What Does a Good Result Look Like?
A good ISO 27001 implementation doesn’t appear as heavy administration but as clarity. People know how to act, management sees risks, and evidence can be shown to customers without panic.
You can evaluate your situation with these questions:
- Do you know the company’s 3–5 most important information security risks right now?
- Is there an assigned owner for key controls?
- Are access rights consistently removed within 24 hours after employment ends?
- Are critical suppliers assessed at least annually?
- Are incidents handled as agreed and reported to management?
If you answer "no" or "partially" to several points, ISO 27001 is not an extra project for you. It is a way to gain control over information security.
Summary
- ISO 27001 helps transform scattered information security practices into a managed whole.

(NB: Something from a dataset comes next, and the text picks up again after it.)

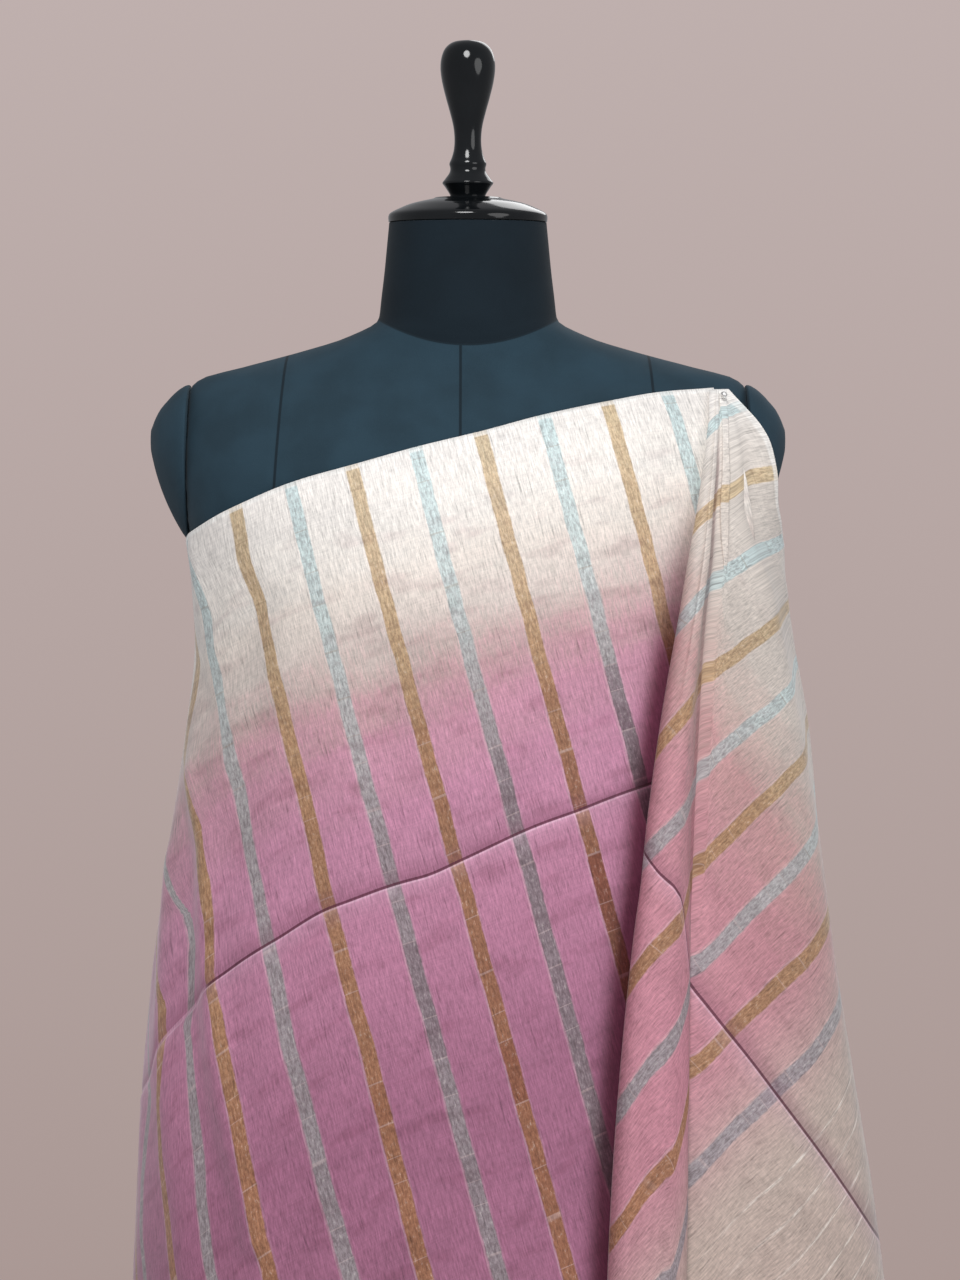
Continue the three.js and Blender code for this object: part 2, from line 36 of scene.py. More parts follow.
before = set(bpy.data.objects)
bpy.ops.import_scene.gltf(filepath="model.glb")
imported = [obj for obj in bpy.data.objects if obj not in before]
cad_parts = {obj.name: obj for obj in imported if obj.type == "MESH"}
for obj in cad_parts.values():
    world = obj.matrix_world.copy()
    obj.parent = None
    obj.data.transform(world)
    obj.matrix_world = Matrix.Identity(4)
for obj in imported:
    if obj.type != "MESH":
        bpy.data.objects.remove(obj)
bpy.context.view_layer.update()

- In 2025, customer demands, supplier risks, and regulation make systematic information security more important for SMEs than before.
- The biggest benefit usually emerges even before certification when risks, responsibilities, controls, and monitoring become visible.
- Start with a limited scope, identify 3–5 key risks, and define concrete metrics and deadlines.
- A functional tool and expert support speed up adoption and keep the management system alive in everyday work.